§ Material provided:
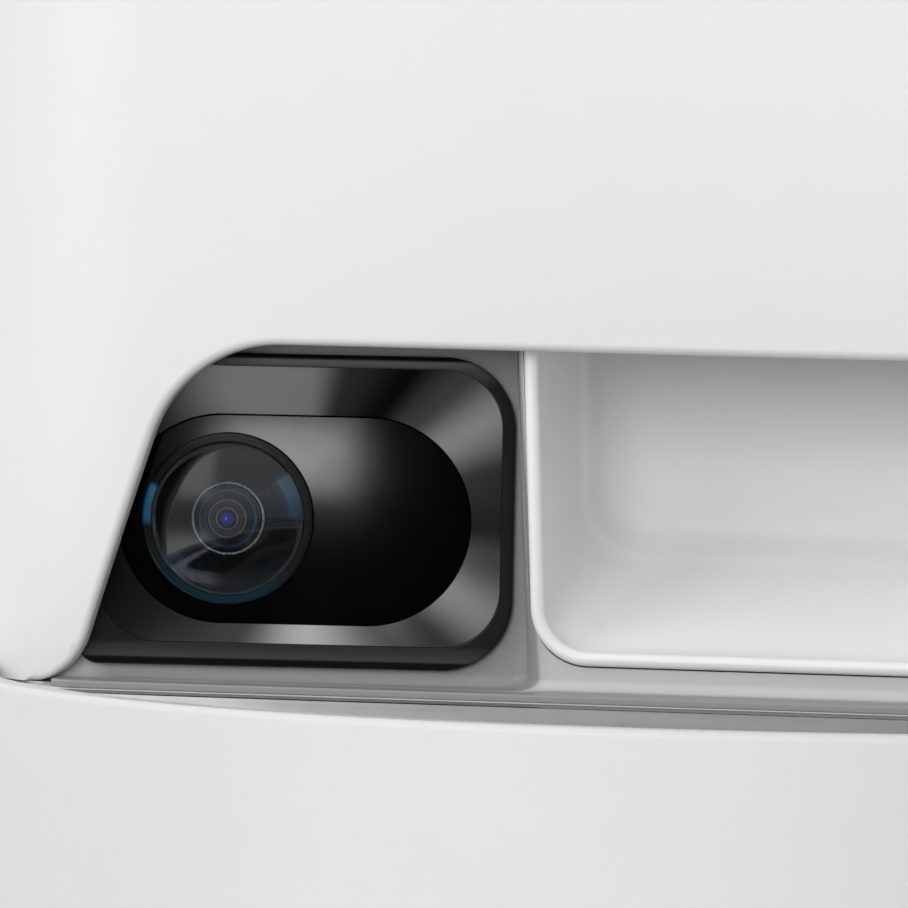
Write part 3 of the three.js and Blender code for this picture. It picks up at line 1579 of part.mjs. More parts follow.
function coverScrew([x, z]) {
  const profile = [
    [0, -screwLength],
    [screwRadius, -screwLength],
    [screwRadius, -screwHeadHeight],
    [screwHeadRadius, -screwHeadHeight],
    [screwHeadRadius, 0],
    [0, 0],
  ];
  const slotHalf = screwHeadRadius + overrun;
  const head = turned(profile, smallSteps / 2);
  const across = box(-slotHalf, slotHalf, -screwSlotWidth / 2, screwSlotWidth / 2, -screwSlotDepth, overrun);
  return cut(head, across).rotateX(-quarter).translate(x, coverOutside, z);
}

function powerInlet() {
  const half = inletWidth / 2;
  const back = coverInside - fit;
  const inletLength = back - fit - boardFace - boardThickness;
  const housing = box(
    inletX - half, inletX + half, back - inletLength, back, serviceMiddle - half, serviceMiddle + half,
  );
  const pinStart = back - inletLength + inletPin;
  const socket = rodAlong(inletSocket, pinStart + inletPin, back + overrun, inletX, serviceMiddle);
  const pin = rodAlong(inletPin, pinStart, back - inletPin, inletX, serviceMiddle, smallSteps / 2);
  return join(cut(housing, socket), pin);
}

function resetButton() {
  const outer = coverOutside - resetRecess;
  const inner = outer - resetLength;
  const stem = rodAlong(resetRadius, inner, outer, resetX, serviceMiddle);
  const flange = rodAlong(resetRadius + resetFlange, inner, coverInside - fit, resetX, serviceMiddle);
  return join(stem, flange);
}

function mainBoard() {
  const half = mainBoardHeight / 2;
  const plate = box(
    -mainBoardHalf, mainBoardHalf, boardFace, boardFace + boardThickness,
    serviceMiddle - half, serviceMiddle + half,
  );
  const chipHalf = mainBoardHeight * chipHalfShare;
  const chips = [-1, 1].map((side) => box(
    (side * mainBoardHalf) / 2 - chipHalf, (side * mainBoardHalf) / 2 + chipHalf,
    boardFace - chipHeight, boardFace + boardThickness / 2,
    serviceMiddle - chipHalf, serviceMiddle + chipHalf,
  ));
  return join(plate, ...chips);
}

// Assembly
add("base_housing", baseHousing(), "trayWhite");
add("base_plate", basePlate(), "innerWhite");
footPlaces.forEach(([x, y], i) => add(`foot_${i + 1}`, foot().translate(x, y, 0), "rubber"));
add("steel_bowl", steelBowl(), "steel");
add("battery_holder", batteryHolder(), "innerWhite");
add("battery_contacts", batteryContacts(), "steel");
add("battery_door", batteryDoor(), "trayWhite");
add("body_shell", bodyShell(), "shellWhite");
add("recess_liner", recessLiner(), "shellWhite");
add("chute", chute(), "shellWhite");

add("camera_bezel", cameraBezel(), "bezelBlack", camera);
add("camera_bevel_panel", bevelPanel(), "panelGrey", camera);
add("camera_window", cameraWindow(), "windowBlack", camera);
add("dome_ring", domeRing(), "bezelBlack", camera);
add("camera_dome", cameraDome(), "glass", camera);
add("lens_barrel", lensBarrel(), "windowBlack", camera);
add("lens_retaining_ring", lensRing(), "steel", camera);
add("front_lens", frontLens(), "glass", camera);
add("camera_board", cameraBoard(), "board", camera);
add("infrared_lamp_1", infraredLamp(-1), "glass", camera);
add("infrared_lamp_2", infraredLamp(1), "glass", camera);
add("microphone", microphone(), "steel", camera);
add("speaker", speaker(), "rubber", speakerTurn);

add("inner_frame", innerFrame(), "innerWhite");
add("rotor_housing", rotorHousing(), "innerWhite");
add("rotor_bushing", rotorBushing(), "brass");
add("rotor_cover", rotorCover(), "innerWhite");
add("rotor", rotor(), "rotorPlastic");
add("rotor_shaft", rotorShaft(), "steel");
add("rotor_gear", rotorGear(), "gearPlastic");
add("motor_pinion", motorPinion(), "brass");
add("motor", motor(), "steel");

add("food_tank", tank(), "innerWhite");
add("hinge_pin_1", hingePin(-hingeFromCentre), "steel");
add("hinge_pin_2", hingePin(hingeFromCentre), "steel");
add("top_frame", topFrame(), "shellWhite");
add("feed_button", feedButton(), "shellWhite");
add("status_light", statusLight(), "light");

add("lid_cover", lidCover(), "shellWhite");
add("lid_window", lidWindow(), "smoked");
add("lid_liner", lidLiner(), "innerWhite");
add("lid_seal", lidSeal(), "softGrey");
add("lid_latch", lidLatch(), "shellWhite");
add("desiccant_box", desiccantBox(), "innerWhite");
add("desiccant_cover", desiccantCover(), "innerWhite");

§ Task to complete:
Reproduce the data, keeping every line exactly the same.

§ Task solution:
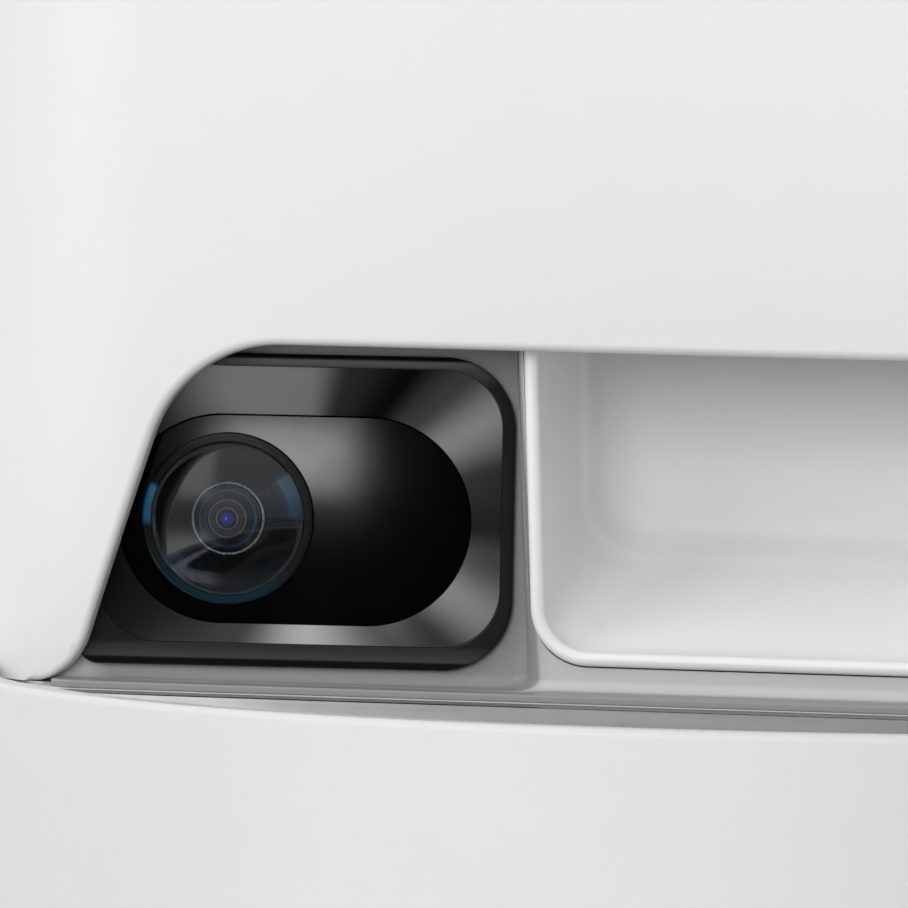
Write part 3 of the three.js and Blender code for this picture. It picks up at line 1579 of part.mjs. More parts follow.
function coverScrew([x, z]) {
  const profile = [
    [0, -screwLength],
    [screwRadius, -screwLength],
    [screwRadius, -screwHeadHeight],
    [screwHeadRadius, -screwHeadHeight],
    [screwHeadRadius, 0],
    [0, 0],
  ];
  const slotHalf = screwHeadRadius + overrun;
  const head = turned(profile, smallSteps / 2);
  const across = box(-slotHalf, slotHalf, -screwSlotWidth / 2, screwSlotWidth / 2, -screwSlotDepth, overrun);
  return cut(head, across).rotateX(-quarter).translate(x, coverOutside, z);
}

function powerInlet() {
  const half = inletWidth / 2;
  const back = coverInside - fit;
  const inletLength = back - fit - boardFace - boardThickness;
  const housing = box(
    inletX - half, inletX + half, back - inletLength, back, serviceMiddle - half, serviceMiddle + half,
  );
  const pinStart = back - inletLength + inletPin;
  const socket = rodAlong(inletSocket, pinStart + inletPin, back + overrun, inletX, serviceMiddle);
  const pin = rodAlong(inletPin, pinStart, back - inletPin, inletX, serviceMiddle, smallSteps / 2);
  return join(cut(housing, socket), pin);
}

function resetButton() {
  const outer = coverOutside - resetRecess;
  const inner = outer - resetLength;
  const stem = rodAlong(resetRadius, inner, outer, resetX, serviceMiddle);
  const flange = rodAlong(resetRadius + resetFlange, inner, coverInside - fit, resetX, serviceMiddle);
  return join(stem, flange);
}

function mainBoard() {
  const half = mainBoardHeight / 2;
  const plate = box(
    -mainBoardHalf, mainBoardHalf, boardFace, boardFace + boardThickness,
    serviceMiddle - half, serviceMiddle + half,
  );
  const chipHalf = mainBoardHeight * chipHalfShare;
  const chips = [-1, 1].map((side) => box(
    (side * mainBoardHalf) / 2 - chipHalf, (side * mainBoardHalf) / 2 + chipHalf,
    boardFace - chipHeight, boardFace + boardThickness / 2,
    serviceMiddle - chipHalf, serviceMiddle + chipHalf,
  ));
  return join(plate, ...chips);
}

// Assembly
add("base_housing", baseHousing(), "trayWhite");
add("base_plate", basePlate(), "innerWhite");
footPlaces.forEach(([x, y], i) => add(`foot_${i + 1}`, foot().translate(x, y, 0), "rubber"));
add("steel_bowl", steelBowl(), "steel");
add("battery_holder", batteryHolder(), "innerWhite");
add("battery_contacts", batteryContacts(), "steel");
add("battery_door", batteryDoor(), "trayWhite");
add("body_shell", bodyShell(), "shellWhite");
add("recess_liner", recessLiner(), "shellWhite");
add("chute", chute(), "shellWhite");

add("camera_bezel", cameraBezel(), "bezelBlack", camera);
add("camera_bevel_panel", bevelPanel(), "panelGrey", camera);
add("camera_window", cameraWindow(), "windowBlack", camera);
add("dome_ring", domeRing(), "bezelBlack", camera);
add("camera_dome", cameraDome(), "glass", camera);
add("lens_barrel", lensBarrel(), "windowBlack", camera);
add("lens_retaining_ring", lensRing(), "steel", camera);
add("front_lens", frontLens(), "glass", camera);
add("camera_board", cameraBoard(), "board", camera);
add("infrared_lamp_1", infraredLamp(-1), "glass", camera);
add("infrared_lamp_2", infraredLamp(1), "glass", camera);
add("microphone", microphone(), "steel", camera);
add("speaker", speaker(), "rubber", speakerTurn);

add("inner_frame", innerFrame(), "innerWhite");
add("rotor_housing", rotorHousing(), "innerWhite");
add("rotor_bushing", rotorBushing(), "brass");
add("rotor_cover", rotorCover(), "innerWhite");
add("rotor", rotor(), "rotorPlastic");
add("rotor_shaft", rotorShaft(), "steel");
add("rotor_gear", rotorGear(), "gearPlastic");
add("motor_pinion", motorPinion(), "brass");
add("motor", motor(), "steel");

add("food_tank", tank(), "innerWhite");
add("hinge_pin_1", hingePin(-hingeFromCentre), "steel");
add("hinge_pin_2", hingePin(hingeFromCentre), "steel");
add("top_frame", topFrame(), "shellWhite");
add("feed_button", feedButton(), "shellWhite");
add("status_light", statusLight(), "light");

add("lid_cover", lidCover(), "shellWhite");
add("lid_window", lidWindow(), "smoked");
add("lid_liner", lidLiner(), "innerWhite");
add("lid_seal", lidSeal(), "softGrey");
add("lid_latch", lidLatch(), "shellWhite");
add("desiccant_box", desiccantBox(), "innerWhite");
add("desiccant_cover", desiccantCover(), "innerWhite");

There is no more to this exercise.